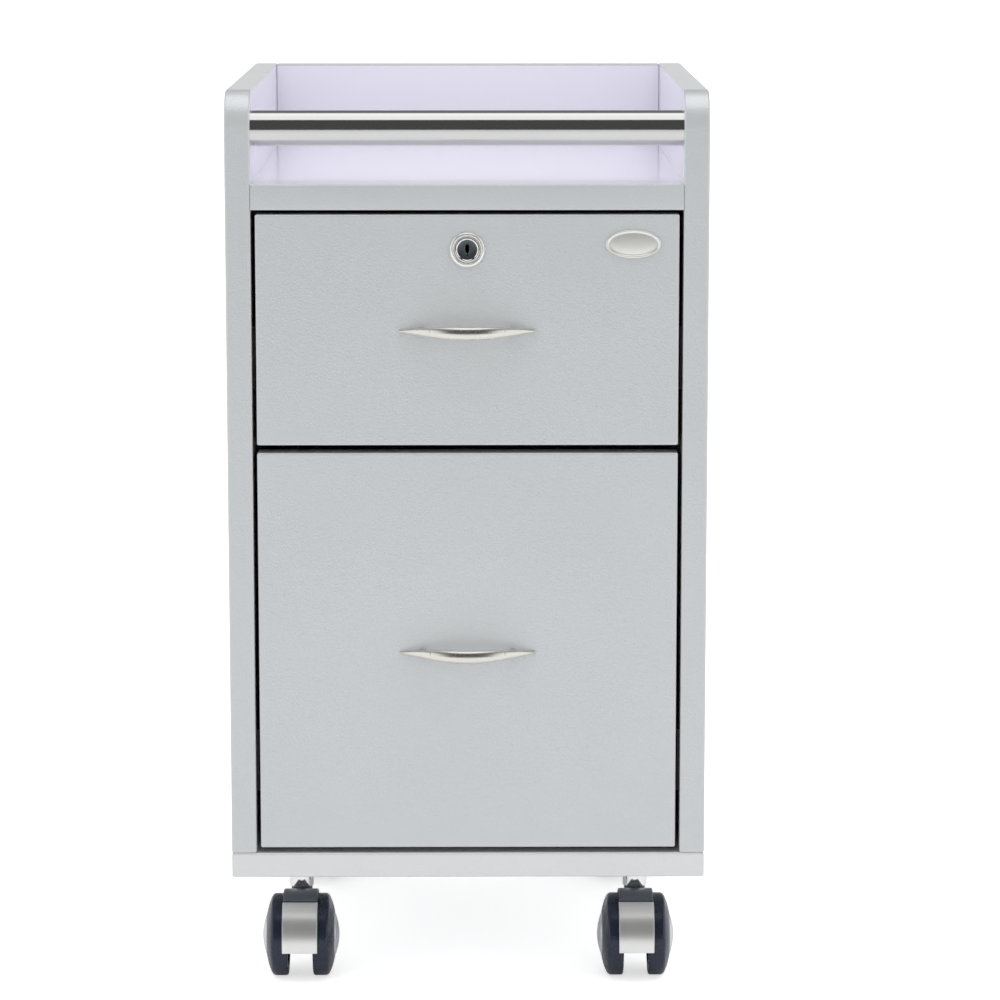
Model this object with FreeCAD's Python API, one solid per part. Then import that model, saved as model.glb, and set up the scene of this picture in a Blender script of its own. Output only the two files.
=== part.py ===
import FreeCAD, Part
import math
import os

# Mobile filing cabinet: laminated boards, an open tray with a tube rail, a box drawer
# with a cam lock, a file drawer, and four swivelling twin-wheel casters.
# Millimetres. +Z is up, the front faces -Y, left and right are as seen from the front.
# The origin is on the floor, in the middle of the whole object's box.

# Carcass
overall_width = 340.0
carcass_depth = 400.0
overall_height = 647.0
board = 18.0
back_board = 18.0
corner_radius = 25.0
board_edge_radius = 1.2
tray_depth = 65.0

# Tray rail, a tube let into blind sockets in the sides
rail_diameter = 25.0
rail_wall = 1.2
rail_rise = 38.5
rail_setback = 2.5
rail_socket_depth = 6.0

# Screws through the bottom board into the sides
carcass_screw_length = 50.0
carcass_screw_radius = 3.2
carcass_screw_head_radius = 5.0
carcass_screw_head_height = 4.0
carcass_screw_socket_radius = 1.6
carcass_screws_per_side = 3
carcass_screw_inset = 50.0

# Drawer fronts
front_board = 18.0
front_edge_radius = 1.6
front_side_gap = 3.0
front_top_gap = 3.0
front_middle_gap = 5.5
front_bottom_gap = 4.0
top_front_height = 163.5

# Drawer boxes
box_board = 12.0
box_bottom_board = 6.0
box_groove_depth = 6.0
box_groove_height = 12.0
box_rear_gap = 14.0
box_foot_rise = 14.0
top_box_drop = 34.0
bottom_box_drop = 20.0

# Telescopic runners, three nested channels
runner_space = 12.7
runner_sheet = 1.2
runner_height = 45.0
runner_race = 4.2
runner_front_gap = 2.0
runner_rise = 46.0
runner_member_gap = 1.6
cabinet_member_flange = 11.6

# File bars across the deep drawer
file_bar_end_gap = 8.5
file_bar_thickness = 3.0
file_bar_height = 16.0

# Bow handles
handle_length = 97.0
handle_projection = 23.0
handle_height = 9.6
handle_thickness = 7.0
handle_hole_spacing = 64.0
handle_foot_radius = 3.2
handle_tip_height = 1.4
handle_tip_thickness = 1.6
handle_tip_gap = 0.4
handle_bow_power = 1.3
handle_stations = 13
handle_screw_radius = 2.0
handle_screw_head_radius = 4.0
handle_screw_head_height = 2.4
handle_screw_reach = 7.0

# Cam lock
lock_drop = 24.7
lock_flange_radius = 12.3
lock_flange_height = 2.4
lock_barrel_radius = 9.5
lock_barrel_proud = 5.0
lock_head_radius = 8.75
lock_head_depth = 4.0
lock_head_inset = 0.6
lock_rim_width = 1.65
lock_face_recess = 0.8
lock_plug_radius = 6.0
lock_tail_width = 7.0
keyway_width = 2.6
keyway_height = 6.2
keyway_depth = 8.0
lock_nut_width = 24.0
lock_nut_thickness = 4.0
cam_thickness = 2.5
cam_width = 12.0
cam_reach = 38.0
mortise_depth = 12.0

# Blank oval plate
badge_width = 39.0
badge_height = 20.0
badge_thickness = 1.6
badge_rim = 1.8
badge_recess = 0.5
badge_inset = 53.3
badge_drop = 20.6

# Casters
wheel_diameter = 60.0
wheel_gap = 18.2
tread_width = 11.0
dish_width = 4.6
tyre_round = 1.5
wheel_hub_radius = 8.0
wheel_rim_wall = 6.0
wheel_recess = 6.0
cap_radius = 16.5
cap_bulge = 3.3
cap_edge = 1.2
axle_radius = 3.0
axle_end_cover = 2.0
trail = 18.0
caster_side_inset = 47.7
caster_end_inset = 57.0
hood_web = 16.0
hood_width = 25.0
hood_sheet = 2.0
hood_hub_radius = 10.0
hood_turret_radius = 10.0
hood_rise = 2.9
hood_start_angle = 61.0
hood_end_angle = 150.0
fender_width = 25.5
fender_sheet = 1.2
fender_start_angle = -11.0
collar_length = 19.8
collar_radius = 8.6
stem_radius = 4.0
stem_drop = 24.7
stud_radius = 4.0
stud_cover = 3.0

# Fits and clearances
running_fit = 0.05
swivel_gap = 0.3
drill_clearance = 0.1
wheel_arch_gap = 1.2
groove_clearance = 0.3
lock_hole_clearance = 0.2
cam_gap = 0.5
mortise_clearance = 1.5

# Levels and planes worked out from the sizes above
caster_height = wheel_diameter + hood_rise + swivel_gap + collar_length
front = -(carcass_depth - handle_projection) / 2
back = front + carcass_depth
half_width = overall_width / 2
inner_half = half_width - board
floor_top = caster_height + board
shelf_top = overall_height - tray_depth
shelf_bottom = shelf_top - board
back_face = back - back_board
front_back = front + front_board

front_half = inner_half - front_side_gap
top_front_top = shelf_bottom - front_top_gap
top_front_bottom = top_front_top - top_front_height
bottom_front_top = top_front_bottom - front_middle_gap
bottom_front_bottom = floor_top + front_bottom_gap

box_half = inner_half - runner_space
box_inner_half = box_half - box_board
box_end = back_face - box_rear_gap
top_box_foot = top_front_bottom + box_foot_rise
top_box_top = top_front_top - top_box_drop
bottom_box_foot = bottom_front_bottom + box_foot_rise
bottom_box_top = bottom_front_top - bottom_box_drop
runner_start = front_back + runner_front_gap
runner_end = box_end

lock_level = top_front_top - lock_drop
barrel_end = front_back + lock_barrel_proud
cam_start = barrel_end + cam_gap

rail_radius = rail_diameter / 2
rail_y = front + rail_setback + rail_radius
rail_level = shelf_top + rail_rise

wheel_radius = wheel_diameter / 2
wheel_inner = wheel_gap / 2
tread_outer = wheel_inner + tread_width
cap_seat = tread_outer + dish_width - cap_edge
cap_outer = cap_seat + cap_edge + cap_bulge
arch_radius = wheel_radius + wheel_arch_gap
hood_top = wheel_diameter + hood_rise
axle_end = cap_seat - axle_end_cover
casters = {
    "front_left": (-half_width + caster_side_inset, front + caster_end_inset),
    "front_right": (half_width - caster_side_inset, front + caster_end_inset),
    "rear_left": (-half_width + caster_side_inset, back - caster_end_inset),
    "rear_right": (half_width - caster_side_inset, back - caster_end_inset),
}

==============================

Within the listing above, find every line containing the string "import" and return it.

* THE SOLUTION:
Model this object with FreeCAD's Python API, one solid per part. Then import that model, saved as model.glb, and set up the scene of this picture in a Blender script of its own. Output only the two files.
import FreeCAD, Part
import math
import os